Britain sold arms to Zimbabwe, Namibia and Angola, which intervened to support the DRC regime, at the same time as supplying Uganda and Rwanda, which were fighting the DRC and its allies.

Representatives from opposing sides (Uganda and Angola) were invited to London’s annual arms fair in September 2001. The International Institute for Security Studies in Pretoria said that “Britain is inflaming the situation by arming both sides”.

Throughout the 1970s to the 1990s when the Arab-Israeli conflict was at its height, Britain also armed both sides: Israel and the Arab states. It’s still arming other rivals now such as its NATO allies Greece and Turkey, which have disputes over Cyprus and the economic status of Greek islands. 

Since 2013, the UK has sold Greece £127m worth of arms and Turkey as much as £2.1bn.

In the last ten years Britain has exported £227m worth of arms to China and no less than £702m to Taiwan, which is claimed by Beijing. Taiwan has become a burgeoning arms export market for Britain in the last few years, just as war between Beijing and Taipei has become more likely.

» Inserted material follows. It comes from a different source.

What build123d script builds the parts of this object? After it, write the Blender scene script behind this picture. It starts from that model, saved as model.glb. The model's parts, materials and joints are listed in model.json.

Why do British policy-makers fuel conflicts by pumping still more weapons into them? Most obviously, money. But also, influence – arms exports can shape conflicts or bring influence with key decision-makers in foreign states, especially when accompanied by military training programmes that increase contacts with political leaders.

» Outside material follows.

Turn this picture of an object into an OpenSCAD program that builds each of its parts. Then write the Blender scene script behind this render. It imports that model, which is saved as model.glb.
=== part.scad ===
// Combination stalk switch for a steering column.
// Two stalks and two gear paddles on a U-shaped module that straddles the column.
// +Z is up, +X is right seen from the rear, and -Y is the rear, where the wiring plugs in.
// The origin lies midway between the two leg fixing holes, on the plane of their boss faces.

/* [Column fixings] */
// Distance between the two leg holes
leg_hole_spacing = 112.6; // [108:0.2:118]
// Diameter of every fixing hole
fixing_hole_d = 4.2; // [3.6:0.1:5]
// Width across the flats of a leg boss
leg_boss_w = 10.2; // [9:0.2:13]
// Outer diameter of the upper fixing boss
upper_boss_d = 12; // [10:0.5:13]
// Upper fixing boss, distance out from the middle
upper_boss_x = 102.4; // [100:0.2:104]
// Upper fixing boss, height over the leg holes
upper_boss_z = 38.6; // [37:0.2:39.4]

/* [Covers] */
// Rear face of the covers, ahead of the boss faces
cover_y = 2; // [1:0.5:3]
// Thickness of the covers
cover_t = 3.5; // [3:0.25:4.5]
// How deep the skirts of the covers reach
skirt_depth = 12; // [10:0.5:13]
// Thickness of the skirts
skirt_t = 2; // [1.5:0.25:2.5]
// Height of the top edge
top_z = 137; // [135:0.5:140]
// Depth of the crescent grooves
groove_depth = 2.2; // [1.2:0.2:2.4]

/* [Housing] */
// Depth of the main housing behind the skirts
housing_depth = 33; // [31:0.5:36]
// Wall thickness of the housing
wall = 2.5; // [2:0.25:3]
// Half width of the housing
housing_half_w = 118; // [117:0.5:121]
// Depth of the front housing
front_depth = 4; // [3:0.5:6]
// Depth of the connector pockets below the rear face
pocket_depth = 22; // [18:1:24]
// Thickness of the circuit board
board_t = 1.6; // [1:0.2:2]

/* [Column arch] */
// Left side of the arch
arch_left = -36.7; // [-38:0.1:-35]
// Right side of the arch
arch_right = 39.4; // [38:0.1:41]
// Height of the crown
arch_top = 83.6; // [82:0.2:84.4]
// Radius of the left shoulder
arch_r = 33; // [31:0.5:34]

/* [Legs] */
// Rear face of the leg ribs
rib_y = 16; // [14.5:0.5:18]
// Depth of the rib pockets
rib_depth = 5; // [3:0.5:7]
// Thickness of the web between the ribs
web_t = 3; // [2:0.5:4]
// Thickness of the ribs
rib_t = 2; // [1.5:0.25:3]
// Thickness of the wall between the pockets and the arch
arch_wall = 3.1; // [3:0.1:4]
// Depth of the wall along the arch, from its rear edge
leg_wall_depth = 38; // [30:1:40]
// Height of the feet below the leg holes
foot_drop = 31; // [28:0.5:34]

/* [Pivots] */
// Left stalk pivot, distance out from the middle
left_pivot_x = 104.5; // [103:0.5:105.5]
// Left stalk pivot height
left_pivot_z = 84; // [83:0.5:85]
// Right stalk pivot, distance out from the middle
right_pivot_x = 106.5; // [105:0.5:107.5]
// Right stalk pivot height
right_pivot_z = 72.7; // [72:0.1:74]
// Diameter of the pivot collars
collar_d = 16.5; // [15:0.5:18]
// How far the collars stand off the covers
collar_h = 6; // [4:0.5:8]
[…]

Proponents of Britain’s extensive military industrial complex always justify weapons exports by claiming they sustain jobs and the economy. But there are better ways to boost the economy and this often costs the public. BAE Systems, for example, paid less than 15% of its own research and development costs in 2022: the rest was paid by the state. 

As Anna Stavraniakis has pointed out, the arms industry is increasingly owned by asset managers and investment funds whose returns flow to wealthy individuals and pension funds. 

The reality is that Britain is a substantially militarised society, and this state of affairs is championed by Labour and Conservative politicians alike. Worse still, war is an integral feature of Whitehall’s business model.